Large plastic bags of trimmed cannabis product.

Sarah Climaco

Where does all the cannabis industry’s cash go, and how does it get there? Someone is moving all that cash and product around the state, but it’s not your usual delivery people doing it: there is a whole new industry in cannabis transportation that has developed following the reform of cannabis laws. But this industry demands professionalism, forethought, and compliance.

In California, for example, highway patrol has done a fantastic job in recognizing how quickly this market is evolving and has been quick to teach officers the need for up-to-date documentation whenever cannabis product is in transit. Without the right papers, how would an officer know the product you have is not stolen or produced illegally? What if your company had a truck stolen — how would you lock it down and make sure your product and/or cash is safe? Staying compliant with remote management software and solid road management/inventory systems, as well as the use of instant-on or always-on video systems, enables cannabis transporters to be confident in any and all interactions with law enforcement during their journey.

However, there are also areas where state officials may have dragged their feet. For example, existing California laws require that the product is locked in a box in the back of a vehicle. This minimum state regulation keeps product safe, but not the people carrying or delivering it.
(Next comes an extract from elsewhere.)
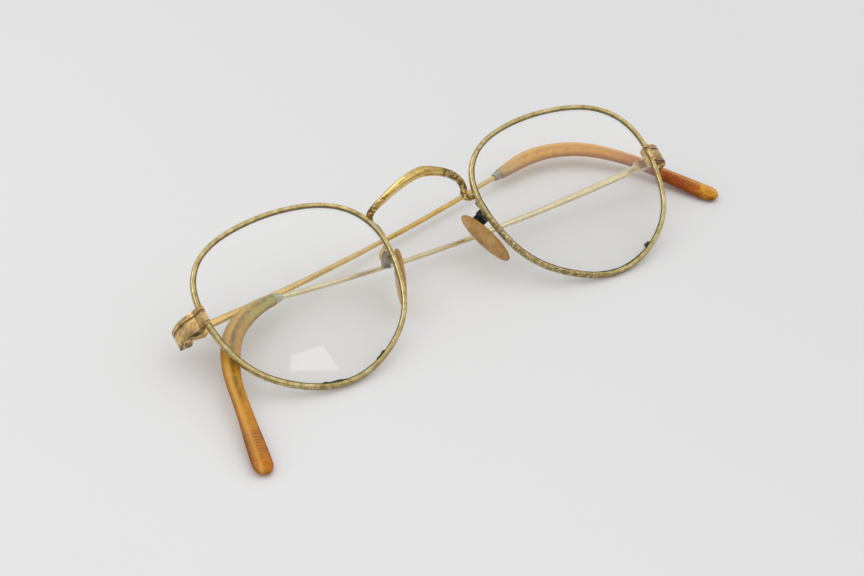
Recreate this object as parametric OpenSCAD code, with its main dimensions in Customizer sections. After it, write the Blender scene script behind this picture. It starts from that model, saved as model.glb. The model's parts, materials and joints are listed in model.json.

Planning for the worst and expecting the best

Numerous electronic measures now exist for auto-interrupt and/or climate control remotely on rigs running in this space. One thing to consider adding would be climate control alerts so that you’re always aware of the product temperature where your cargo is riding. Also important may be a battery backup cord should your truck run out of power and your cargo starts getting hot in the middle of the desert — then it becomes critical until your rescue vehicle comes to swap things out. Most importantly, GPS alone will not solve all of your issues.

This part of the business is expensive, so do your research! Whatever you do, surround yourself with professionals who understand how to keep procedures in place and compliance at the front of everything you do. Then, hire a great legal team to make sure you have all of the licenses and applications in place.

Have a comprehensive plan of action:

  • Route planning to avoid large areas without escape routes;
  • Scheduled maintenance done in advance to not take a truck or vehicle out of rotation;
  • Daily inspection of all vehicles to ensure the technology is in working order;
  • Route mapping software and delivery information systems like roadnet.com, Geotab, and others;
  • Create a technology plan to understand your customer need. Ask questions of the customer – do they need refrigeration? Do they need RFID tracking? Will the upcoming 2018 track and trace protocols be an issue to existing infrastructure?
  • Maintain supply chain best practices, including documentation of all anomalies;
  • Safety and security training to ensure risks of high-value deliveries are minimized.

Overall, even with the most solid standard operating procedures you still will have things pop up in the cannabis space that you might not expect, like the occasional request to move product to another state (a HUGE NO under federal and state laws) or the Russian mobster who meets you at 2 am outside of a shady building and says, “we will do big business together.”

Our space has challenges like no other that can be helped by security professionals. So, if you have a consulting business in security, a plumbing or A/C group, electricians that know green houses, or an alarm company — now is the time to start looking at this space and working towards your first customers.